The whole article is worth a read. It describes exactly how we got into the position that Mbeki warned against. The big question is, how do we get out of the hole that Zuma’s ANC has dug for us?
Around the time of the previous municipal elections in 2011 there were “service delivery” protests in various parts of the country. We went on holiday at the time, and passed through several towns where such protests had taken place, and in some cases the reason for the protests was obvious. One of the towns was Balfour, where the roads were all in poor repair (and they still were last year, when we passed through it again).
Back in 2011 the remedy seemed obvious — revive the civic organisations that flourished in the 1980s, and put up candidates who would drive the under-performing councillors out. That would be far more effective than singing songs and burning tyres in the hope that someone else would notice and do something.
But this is something different. These are not popular protests of ordinary people dissatisfied with underperforming city councillors. If the Daily Maverick article is right, these are rival factions fighting for the right to underperform in order to be able to skim off the cream for themselves. This is rival factions within the ANC protecting their own vested interests.
And if that is the case, it won’t be easy to stop it.
Twenty-five years ago there were turf wars in KZN between the ANC and Inkatha in the run-up to the first democratic elections in 1994, and more than 700 people were killed. It stopped when Inkatha agreed at the last minute to take part in the elections, and its leader was given a role in the Government of National Unity. Back in those days the ANC was led by people who wanted to liberate the country, and part of that was the desire for ubuntu, to get the people working together and sharing power to build the nation. The aim was to exclude no one, and include as many people as possible.

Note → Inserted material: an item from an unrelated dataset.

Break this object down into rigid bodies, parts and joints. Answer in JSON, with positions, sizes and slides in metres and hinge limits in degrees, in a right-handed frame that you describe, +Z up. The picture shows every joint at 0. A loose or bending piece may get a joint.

But when the ultimate object is to gain power to control resources for one’s own benefit, then there can be no compromises for the sake of the greater good, because the main object is not the greater good, but the good of a small group or faction. The aim is not to be inclusive, as it was back in 1994, but rather to be exclusive, because the more there are participating, the less there is available for those who want to control it for their own benefit. And it was those who wanted it that way who had gradually infiltrated and wormed their way into ANC branch structures who got rid of Mbeki. I doubt if many of them played any part in the liberation struggle.

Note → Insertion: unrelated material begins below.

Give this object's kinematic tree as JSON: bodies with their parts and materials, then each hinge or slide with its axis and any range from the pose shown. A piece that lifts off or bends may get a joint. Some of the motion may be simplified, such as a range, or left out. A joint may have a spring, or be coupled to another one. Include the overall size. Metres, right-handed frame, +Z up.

And people who encourage the destruction of municipal property are hardly suitable candidates to be elected to look after it — people who make comments like this, for example SUNDAY TIMES – ‘We will burn the whole of Pretoria if needs be’: an ANC regional executive committee source‚ who asked not to be named‚ appeared to contradict this‚ saying: “This new mayor is being imposed on us. We didn’t ask for her and we wont accept her. We will burn the whole of Pretoria if needs be.”
Can you imagine him presiding as mayor over a council meeting held under an awning in the gardens next to the burnt-out shell of the city hall? Is that really what he wants? Is that the sort of person anyone would want to vote for?
As for what one can do about it, I don’t know. The only thing I can think of is to rotate the municipal councillors and mayors by voting for a different party in each election, so that they don’t stay in office long enough to get their snouts in the trough. Vote for the EFF or the DA, and hope that together they will outnumber the ANC, but that neither has an absolute majority. That way they’ll be watching each other like hawks for the slightest misstep, and that would be to the benefit of ordinary citizens.